Di kedua buku biografi itu tak diceritakan detail tentang keterlibatan Maria Ulfa di dunia kepengacaraan, bahkan di buku Maria Ulfah Subadio Pembela Kaumnya (1982) yang memuat tanggal-tanggal penting dalam kehidupannya, juga tidak disinggung secara detail. Tetapi di buku karangan J.D. Legge (Kaum Intelektual dan Perjuangan Kemerdekaan, 1993) tertulis begini: “Seorang yang lain adalah Maria Ulfah –yang nantinya menikah mula-mula dengan Santoso, kemudian dengan Soebadio – yang memperoleh gelar sarjana hukum di Belanda pada tahun 1933 (dan menjadi pengacara wanita Indonesia pertama yang membuka praktik)”. Penelusuran yang lebih intens dan sungguh-sungguh tampaknya dibutuhkan untuk mengkonfirmasi catatan Legge tersebut.

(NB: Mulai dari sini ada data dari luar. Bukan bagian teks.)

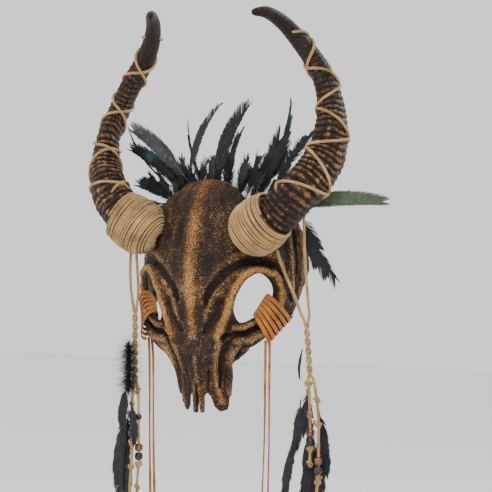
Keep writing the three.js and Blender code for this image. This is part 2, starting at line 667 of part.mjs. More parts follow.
for (const [name, base, tip, width] of CREST) {
  const look = name.includes('green') ? LOOKS.green : LOOKS.feather;
  mask.add(mesh(name, feather(base, tip, width), look));
}
for (const [name, points] of Object.entries(TWINES)) {
  mask.add(mesh(name, tube(route(points), TWINE, TWINE_STEPS, 6), LOOKS.jute));
}
for (const [name, points] of Object.entries(LACES)) {
  mask.add(mesh(name, tube(route(points), LACE_WIDTH, 18, 8, LACE_THICKNESS), LOOKS.suede));
}
for (const [name, radius, place] of BEADS) {
  const look = name.includes('gunmetal') ? LOOKS.gunmetal : LOOKS.copper;
  const made = mesh(name, bead(radius), look);
  made.position.set(...place);
  mask.add(made);
}
for (const [name, base, tip, width] of TASSEL_FEATHERS) {
  mask.add(mesh(name, feather(base, tip, width), LOOKS.feather));
}

export default mask;
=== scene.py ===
import math

import bpy
import numpy as np
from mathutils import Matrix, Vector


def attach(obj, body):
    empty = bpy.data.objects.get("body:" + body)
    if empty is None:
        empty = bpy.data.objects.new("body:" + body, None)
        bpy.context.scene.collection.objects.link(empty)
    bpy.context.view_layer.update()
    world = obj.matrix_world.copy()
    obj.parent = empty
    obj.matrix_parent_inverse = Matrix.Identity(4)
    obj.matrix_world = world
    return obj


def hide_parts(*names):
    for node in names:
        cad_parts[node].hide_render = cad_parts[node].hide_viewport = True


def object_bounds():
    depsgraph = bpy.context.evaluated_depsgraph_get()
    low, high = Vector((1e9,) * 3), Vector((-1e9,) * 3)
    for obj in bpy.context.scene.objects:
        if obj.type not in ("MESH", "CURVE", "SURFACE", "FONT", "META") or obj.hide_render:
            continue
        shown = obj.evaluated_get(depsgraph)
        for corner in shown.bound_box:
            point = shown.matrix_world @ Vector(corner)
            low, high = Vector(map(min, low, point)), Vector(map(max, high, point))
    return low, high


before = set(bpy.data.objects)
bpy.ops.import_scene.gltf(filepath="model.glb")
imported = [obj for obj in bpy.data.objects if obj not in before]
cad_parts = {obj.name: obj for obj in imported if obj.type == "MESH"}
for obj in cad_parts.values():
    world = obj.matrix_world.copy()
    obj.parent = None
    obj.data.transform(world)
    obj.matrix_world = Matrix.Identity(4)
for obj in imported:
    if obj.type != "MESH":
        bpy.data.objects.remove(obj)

import openvdb
from mathutils import Matrix, Vector

cad_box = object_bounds()
MM = 0.001


def linked(name, data):
    """A new object in the scene, which shows some data."""
    made = bpy.data.objects.new(name, data)
    bpy.context.scene.collection.objects.link(made)
    return made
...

Salah satu petunjuk dapat dilihat dalam buku Risalah Sidang BPUPKI dan PPKI terbitan Sekretariat Negara (1995). Di buku ini tertulis nama Raden Ayu Mr. Maria Ulfah Santoso, dan dilukiskan pernah ‘mendirikan biro konsultasi’ untuk melindungi wanita dan anak-anak. Apakah yang dimaksud Legge adalah pendirian Biro Konsultasi Perkawinan? Di buku biografi yang ditulis Ipong Jazimah dan Arifin Suryo Nugroho, tertulis sebuah petunjuk: “Perjuangan Maria Ulfah dalam membantu perempuan yang bermasalah dalam perkawinan memang tak mudah. Saat itu, sangat tidak biasa bagi seorang perempuan untuk mengurusi masalah perkawinan atau perceraian di Priesterraad atau Raad Agama atau Pengadilan Agama. Kehadirannya di Raad Agama sering dihalang-halangi. Saat itu hanya ada satu Raad Agama di Jakarta” (2021: 95).